Secondo i dati forniti da Tenaganita, tra gennaio 2022 e settembre 2024 la Malaysia ha accolto quasi mezzo milione di lavoratori migranti tramite canali ufficiali, di cui oltre 351mila provenienti dal Bangladesh. Tuttavia, molti di loro al momento dell’arrivo hanno scoperto che i posti di lavoro promessi non esistevano. Alcuni hanno pagato fino a 25mila ringgit malesi (oltre 4.800 euro) in spese di reclutamento, in alcuni casi contraendo anche debiti ingenti.

"Sono stati attirati con false garanzie, non sono stati pagati, e oggi sono considerati irregolari senza colpa. Vivono costantemente con il rischio di essere arrestati. Il governo non può limitarsi a scaricare la colpa sulle cosiddette agenzie di reclutamento 'fuorilegge'", ha aggiunto Glorene. "Questi lavoratori non sarebbero mai potuti entrare nel Paese senza l’approvazione e il coinvolgimento attivo di varie agenzie governative. È tempo che chi detiene il potere si assuma le proprie responsabilità".

Tenaganita ha inoltre riferito di aver individuato almeno 150 aziende che hanno ottenuto quote per assumere lavoratori stranieri, pur non avendo alcuna attività economica reale o capacità effettiva di impiegare manodopera. Un segnale, secondo l’organizzazione, di un sistema corrotto, negligente e dominato dalla logica del profitto, che continua a sfruttare la vulnerabilità dei lavoratori.

Nonostante la gravità della situazione, Glorene ha ribadito che le autorità sembrano ignorare la crisi, scegliendo di riprendere il reclutamento su larga scala senza introdurre alcuna riforma strutturale.
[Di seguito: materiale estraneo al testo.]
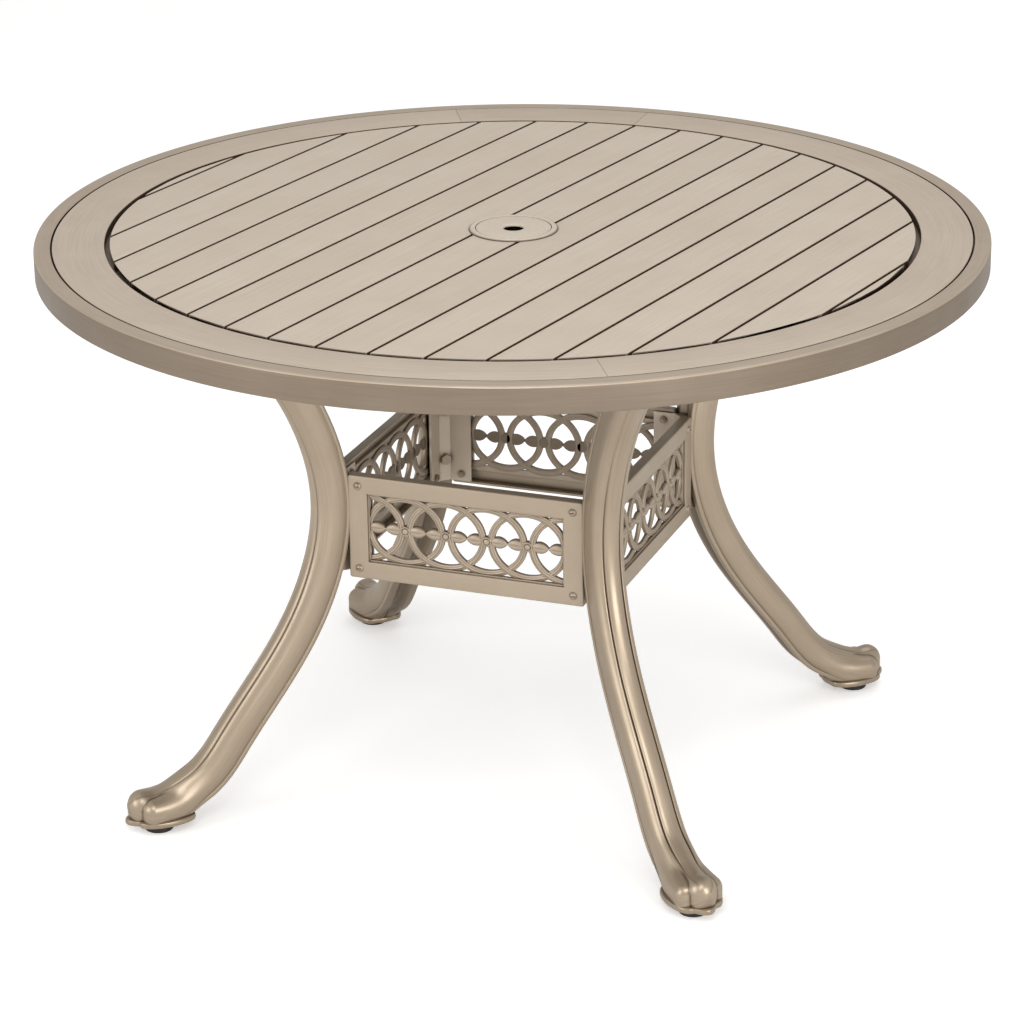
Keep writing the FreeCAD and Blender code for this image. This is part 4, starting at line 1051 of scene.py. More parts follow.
@dataclass
class Lattice:
    """The cast lattice of one panel: interlaced oval bands, buds, flowers and a plain border."""

    finishes: Finishes
    front: float = 187 * MM
    depth: float = 5 * MM
    width: float = 277 * MM
    height: float = 103.4 * MM
    middle: float = 381.5 * MM
    border: float = 7 * MM
    pitch: float = 55.6 * MM
    reach: int = 3
    loop_half_width: float = 50 * MM
    loop_half_height: float = 43.5 * MM
    loop_steps: int = 112
    band: float = 9 * MM
    weave: float = 0.7 * MM
    bud_half_height: float = 8 * MM
    bud_steps: int = 25
    boss_radius: float = 7 * MM
    boss_steps: int = 36

    def build(self, side: str, turn: float) -> None:
        """Builds the lattice of one side.

        Args:
            side: the side's name.
            turn: its turn in degrees about the table's axis.
        """
        skin = Skin()
        for index in range(-self.reach, self.reach):
            place = self.pitch * (index + 0.5)
            self.add_loop(skin, place, 0.08 * MM * (index % 3))
            for way in (-1, 1):
                self.add_bud(skin, place, way)
            self.add_flower(skin, place)
        name = "grille_" + side
        piece = skin.build(name + "_dressed", 0.0, smooth_limit=math.radians(50))
        self.trim(piece)
        self.add_border(piece)
        piece.data.transform(Matrix.Rotation(math.radians(turn), 4, "Z"))
        fit_piece(piece, "frame", [name], self.finishes, Finish.LATTICE)

    def add_loop(self, skin: Skin, place: float, raised: float) -> None:
        """Adds one oval band with a mid ridge that weaves over and under its neighbours.

        Args:
            skin: where the faces go.
            place: its middle along the panel.
            raised: how far its back stands proud of the lattice's back plane.
        """
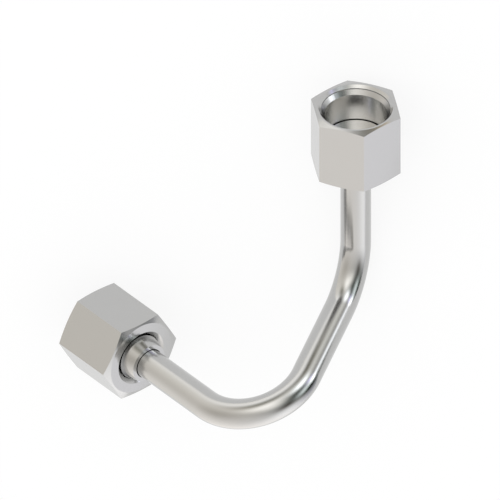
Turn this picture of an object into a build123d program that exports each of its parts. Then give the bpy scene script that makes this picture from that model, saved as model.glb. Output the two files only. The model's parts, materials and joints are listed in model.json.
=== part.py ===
from build123d import *
from math import cos, radians, sin, tan
import os

# Short rigid fuel line: one bent tube, a flat-faced sleeve brazed on each end,
# and a union nut that turns freely behind each sleeve. Lengths are in millimetres.

# Tube
tube_diameter = 6.35
tube_wall = 1.245
bend_radius = 12.7

# Route of the tube's centre line, as on the drawing of a bent tube: the short leg points
# along +Z, the long leg along +X, and each leg is measured from its corner to its sealing face.
short_leg = 35.4
long_leg = 48.1
corner_back = 20.8
corner_side = 40.6
corner_drop = 13.3

# Sleeve, from the tube outwards and from the sealing face back
braze_clearance = 0.05
end_wall = 0.975
taper_rise = 0.8
flange_overlap = 1.01
tube_stop = 2.5
flange_thickness = 3.0
taper_length = 2.9
taper_blend = 1.5
socket_edge_break = 0.1

# Union nut, from the sleeve outwards and from its mouth back
collar_clearance = 0.2
flange_clearance = 0.25
thread_depth = 0.69
relief_depth = 0.79
nut_wall = 1.35
end_face_setback = 0.425
end_chamfer_angle = 15.0
nut_sides = 6
face_depth = 8.05
mouth_depth = 0.8
mouth_cone_length = 0.93
mouth_chamfer = 0.55
shoulder_clearance = 0.05
tail_thickness = 3.9
tail_chamfer_width = 0.85
tail_chamfer_depth = 0.7
collar_setback = 0.4

# Steps used to find the lowest and the outermost points
full_turn = 360
rim_steps = 72
route_steps = 300
settling_turns = 12

# Radii, from the tube outwards
tube_radius = tube_diameter / 2
flow_radius = tube_radius - tube_wall
socket_radius = tube_radius + braze_clearance
sleeve_end_radius = socket_radius + end_wall
collar_radius = sleeve_end_radius + taper_rise
tail_hole_radius = collar_radius + collar_clearance
tail_rim_radius = tail_hole_radius + tail_chamfer_width
flange_radius = tail_hole_radius + flange_overlap
bore_radius = flange_radius + flange_clearance
mouth_radius = bore_radius + thread_depth
relief_radius = bore_radius + relief_depth
flat_radius = mouth_radius + nut_wall
end_face_radius = flat_radius - end_face_setback
half_side_angle = full_turn / nut_sides / 2
corner_radius = flat_radius / cos(radians(half_side_angle))
chamfer_slope = tan(radians(end_chamfer_angle))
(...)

"Ciò di cui c’è bisogno non è l’arrivo di altri lavoratori stranieri, ma un serio impegno per riparare un sistema fallimentare", ha sottolineato. Glorene ha sottolineato che queste persone non sono migranti clandestini, ma lavoratori documentati che sono stati abbandonati da un meccanismo di reclutamento opaco e iniquo, che nega loro anche i diritti più basilari.

"Come abbiamo sempre sostenuto, la Malaysia non ha bisogno di più lavoratori migranti, quando ve ne sono già migliaia qui pronti e disponibili a contribuire – se solo venisse data loro una possibilità", ha concluso.